[Start of Available data]

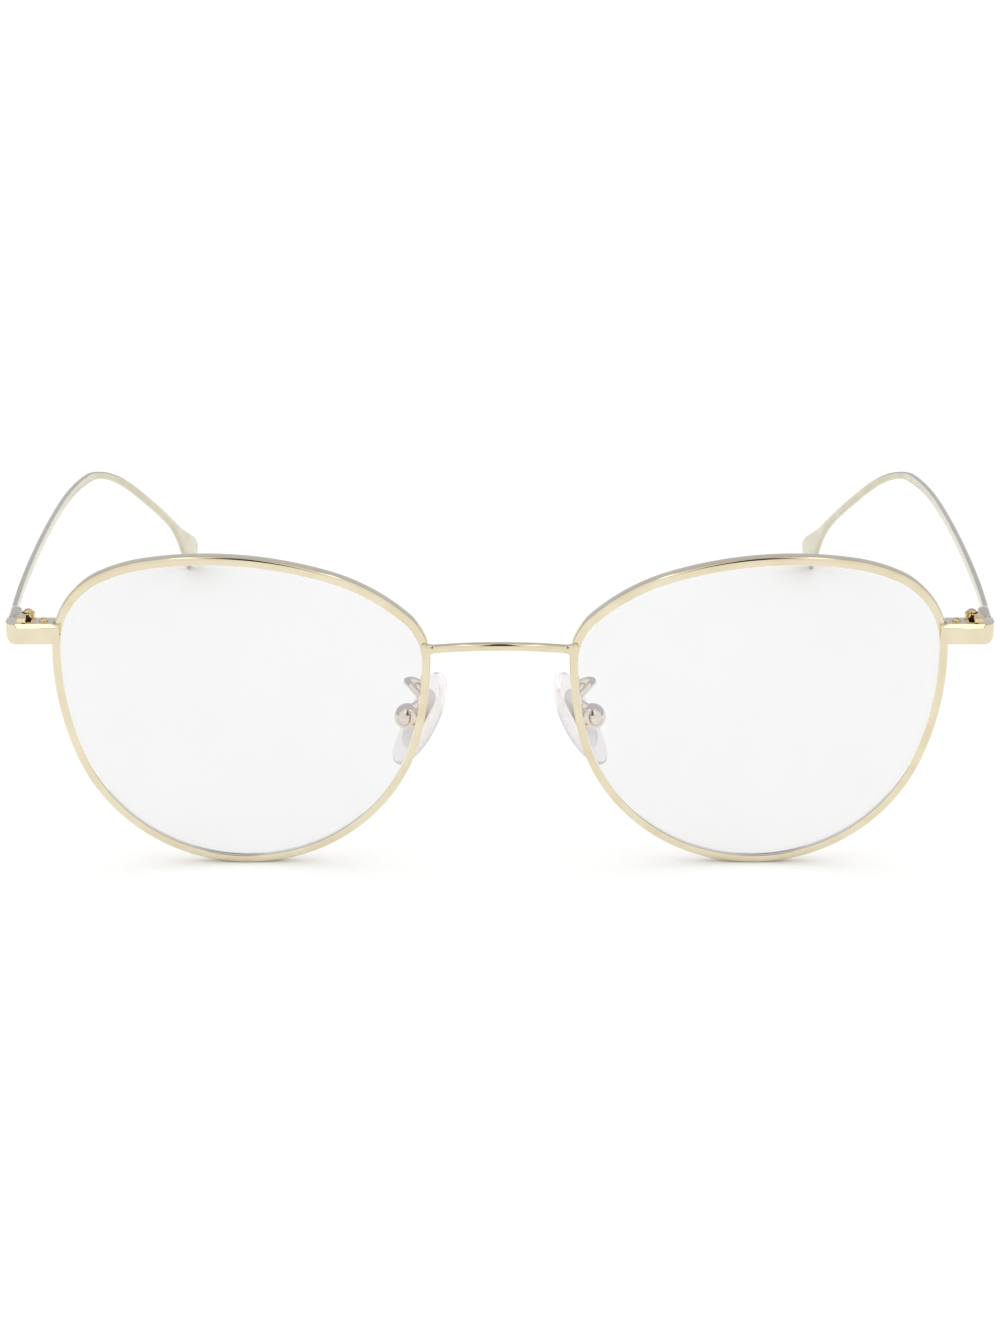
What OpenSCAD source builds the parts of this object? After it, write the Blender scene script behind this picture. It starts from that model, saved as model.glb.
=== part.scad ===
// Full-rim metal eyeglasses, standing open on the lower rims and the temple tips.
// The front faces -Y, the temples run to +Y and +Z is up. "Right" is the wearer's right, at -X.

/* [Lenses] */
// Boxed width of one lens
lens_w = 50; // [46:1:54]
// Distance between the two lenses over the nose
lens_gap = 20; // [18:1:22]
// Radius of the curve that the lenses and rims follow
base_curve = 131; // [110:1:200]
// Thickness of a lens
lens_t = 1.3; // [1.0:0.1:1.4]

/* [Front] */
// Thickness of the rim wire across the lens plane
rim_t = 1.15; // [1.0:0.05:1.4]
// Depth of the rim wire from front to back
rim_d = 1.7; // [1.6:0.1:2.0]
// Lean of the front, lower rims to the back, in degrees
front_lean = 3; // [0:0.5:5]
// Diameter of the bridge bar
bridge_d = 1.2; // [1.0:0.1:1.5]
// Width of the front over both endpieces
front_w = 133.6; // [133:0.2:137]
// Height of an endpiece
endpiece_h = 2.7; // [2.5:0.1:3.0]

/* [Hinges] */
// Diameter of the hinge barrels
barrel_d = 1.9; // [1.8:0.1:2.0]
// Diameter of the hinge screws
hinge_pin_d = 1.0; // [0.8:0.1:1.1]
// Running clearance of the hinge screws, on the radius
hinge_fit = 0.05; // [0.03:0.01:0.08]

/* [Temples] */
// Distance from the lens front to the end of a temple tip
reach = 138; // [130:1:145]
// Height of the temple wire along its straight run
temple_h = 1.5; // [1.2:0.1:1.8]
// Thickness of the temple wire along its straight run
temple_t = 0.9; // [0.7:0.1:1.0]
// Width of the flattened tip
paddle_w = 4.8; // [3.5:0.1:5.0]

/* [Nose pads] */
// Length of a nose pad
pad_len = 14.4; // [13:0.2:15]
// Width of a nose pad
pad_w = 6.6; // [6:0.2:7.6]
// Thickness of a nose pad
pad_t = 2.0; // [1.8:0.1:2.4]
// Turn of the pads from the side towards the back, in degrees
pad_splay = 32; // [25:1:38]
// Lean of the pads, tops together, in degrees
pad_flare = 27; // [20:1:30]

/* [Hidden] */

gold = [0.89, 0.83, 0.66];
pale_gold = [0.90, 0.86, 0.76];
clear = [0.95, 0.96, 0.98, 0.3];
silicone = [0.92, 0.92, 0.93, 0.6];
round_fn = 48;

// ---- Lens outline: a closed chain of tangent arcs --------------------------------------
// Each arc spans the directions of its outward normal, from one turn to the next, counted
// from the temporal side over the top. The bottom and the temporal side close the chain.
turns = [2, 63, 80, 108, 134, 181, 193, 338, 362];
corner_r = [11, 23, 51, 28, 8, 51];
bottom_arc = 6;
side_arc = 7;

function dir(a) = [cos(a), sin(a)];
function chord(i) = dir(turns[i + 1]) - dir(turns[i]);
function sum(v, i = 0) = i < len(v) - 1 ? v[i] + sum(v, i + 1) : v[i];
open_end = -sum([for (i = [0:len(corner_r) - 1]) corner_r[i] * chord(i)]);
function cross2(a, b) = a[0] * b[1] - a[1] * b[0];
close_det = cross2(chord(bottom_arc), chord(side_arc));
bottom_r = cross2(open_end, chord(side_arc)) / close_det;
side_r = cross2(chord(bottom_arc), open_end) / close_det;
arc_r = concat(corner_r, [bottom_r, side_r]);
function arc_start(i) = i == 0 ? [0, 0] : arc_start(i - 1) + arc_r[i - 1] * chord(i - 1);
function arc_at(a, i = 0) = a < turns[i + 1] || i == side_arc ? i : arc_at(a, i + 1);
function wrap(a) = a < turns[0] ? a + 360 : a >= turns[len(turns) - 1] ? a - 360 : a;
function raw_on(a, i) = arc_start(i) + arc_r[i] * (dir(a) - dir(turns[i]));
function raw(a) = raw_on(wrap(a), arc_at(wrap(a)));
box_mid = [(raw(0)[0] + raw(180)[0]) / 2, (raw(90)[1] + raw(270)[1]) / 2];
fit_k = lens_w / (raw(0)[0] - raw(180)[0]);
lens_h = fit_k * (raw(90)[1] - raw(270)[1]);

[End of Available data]

What is being asked: Return nothing but the lines from the start of the listing above through the line containing "endpiece_h = 2.7; // [2.5:0.1:3.0]", exactly as given.

Complete response:
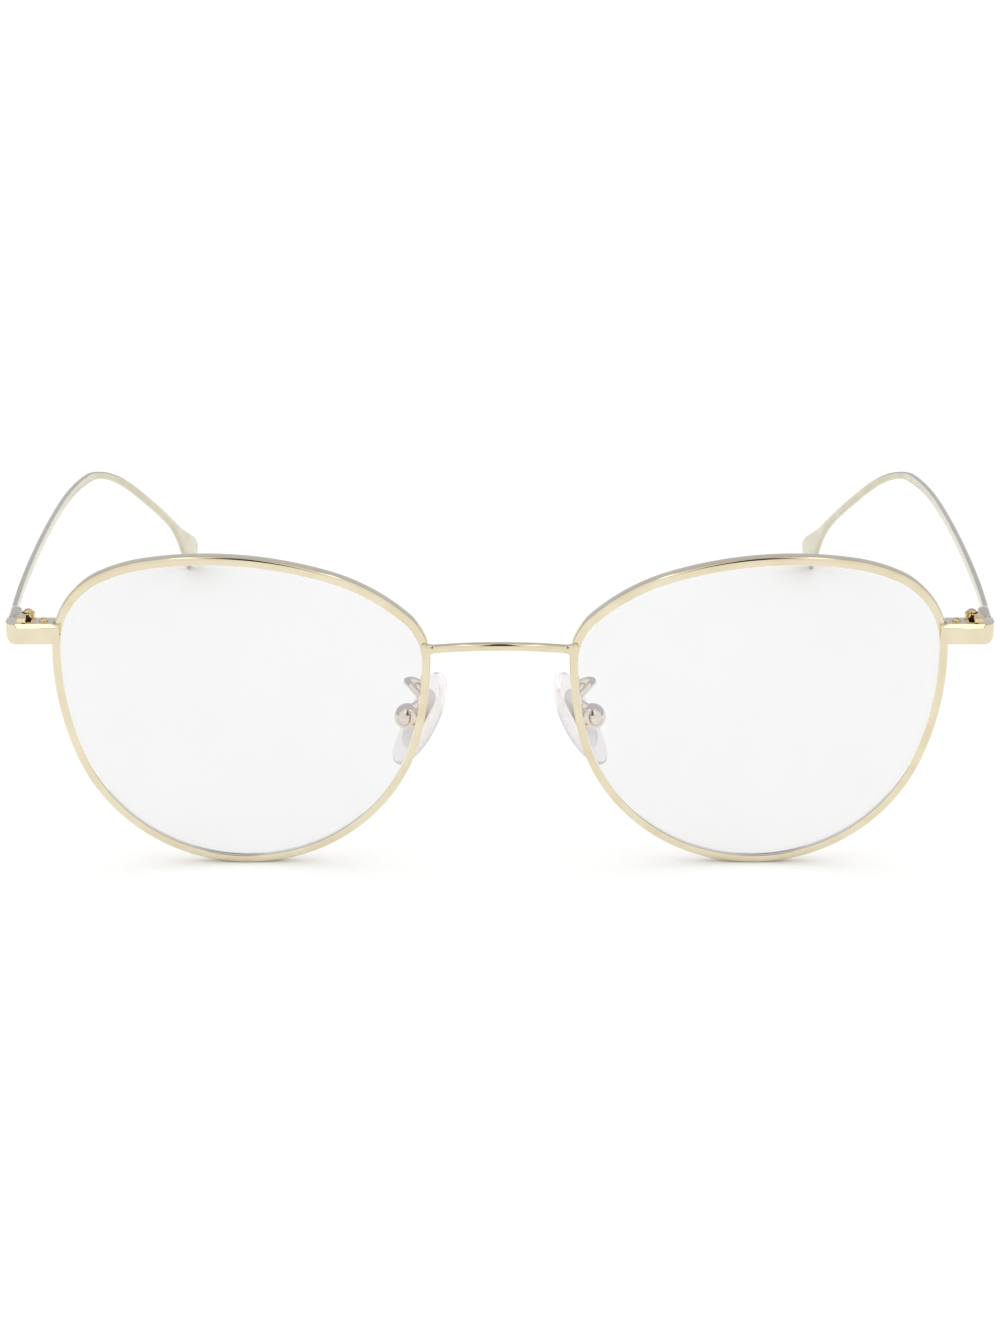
What OpenSCAD source builds the parts of this object? After it, write the Blender scene script behind this picture. It starts from that model, saved as model.glb.
=== part.scad ===
// Full-rim metal eyeglasses, standing open on the lower rims and the temple tips.
// The front faces -Y, the temples run to +Y and +Z is up. "Right" is the wearer's right, at -X.

/* [Lenses] */
// Boxed width of one lens
lens_w = 50; // [46:1:54]
// Distance between the two lenses over the nose
lens_gap = 20; // [18:1:22]
// Radius of the curve that the lenses and rims follow
base_curve = 131; // [110:1:200]
// Thickness of a lens
lens_t = 1.3; // [1.0:0.1:1.4]

/* [Front] */
// Thickness of the rim wire across the lens plane
rim_t = 1.15; // [1.0:0.05:1.4]
// Depth of the rim wire from front to back
rim_d = 1.7; // [1.6:0.1:2.0]
// Lean of the front, lower rims to the back, in degrees
front_lean = 3; // [0:0.5:5]
// Diameter of the bridge bar
bridge_d = 1.2; // [1.0:0.1:1.5]
// Width of the front over both endpieces
front_w = 133.6; // [133:0.2:137]
// Height of an endpiece
endpiece_h = 2.7; // [2.5:0.1:3.0]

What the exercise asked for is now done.